A majority of parents in England back national tests for all but the youngest children, a survey suggests. Three-quarters of parents questioned opposed national tests for seven year olds.
But half of those in Wales and two out of three questioned in England said 11 year olds should be tested.
They were even more strongly in favour of national tests for 14 year olds, in a poll carried out for the Times Educational Supplement.
 | COMPULSORY SCHOOL TESTS |
The poll comes just a few weeks before seven, 11 and 14-year-old children sit national curriculum tests. Its publication coincides with the teachers' conference season, when their unions traditionally re-state their opposition to the tests.
They say the process causes stress and narrows the curriculum because schools feel obliged to "teach to the test", focusing on the tested subjects of English, maths and science.
Standards
Wales has scrapped formal tests of seven year olds. In England, the government is running a pilot scheme to make more use of teacher assessment of pupils of this age.
But it says the tests and the performance tables generated from them are important in the drive to improve standards - and are here to stay.
The poll was taken among 736 parents last month by FDS International. The Welsh Assembly is reviewing tests for 11 and 14 year olds, but most parents in Wales who were questioned for the survey said they wanted to keep tests for 14 year olds.
Half supported testing 11 year olds and 67% were in favour of tests for 14 year olds.
Support for testing at 11 and 14 was even higher in England.
The poll showed 67% in favour of testing at 11, rising to 72% in the case of 14 year olds, while only 29% of parents asked wanted the tests scrapped.
The National Union of Teachers balloted its members on proposals to boycott this year's national tests.
A majority voted for a boycott but under the union's rules the turnout was too low for it to go ahead.
The union will discuss the issue again at its annual conference in Harrogate, beginning on Friday.
Support
The National Confederation of Parent Teacher Associations said "a significant number" of its associations believed teachers should not boycott tests in primary schools - often called Sats.

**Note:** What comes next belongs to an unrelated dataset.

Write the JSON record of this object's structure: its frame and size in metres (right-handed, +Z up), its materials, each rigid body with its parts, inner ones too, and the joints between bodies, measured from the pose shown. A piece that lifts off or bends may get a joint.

But given the strength of feeling about tests at age 7 "we think it is probable that parents would back a teacher boycott of Sats for seven-year-olds", said its chief executive, David Butler.
"We urge the government to listen to parents and re-think the future of Sats now.
"In particular, the government should drop formal tests at age seven, review formal testing at age 11 and think seriously about allowing a greater degree of teacher assessment in primary level tests within a rigorous and robust framework."
But a spokesperson for the Department for Education and Skills said: "What parents want is for their own child to have their own individual talents developed.
"Testing helps teachers to do this and the government will simply not contemplate abandoning testing.
"It would be a huge step back to the past and anyone who thinks otherwise is living in cloud cuckoo land. Every child deserves the chance to succeed."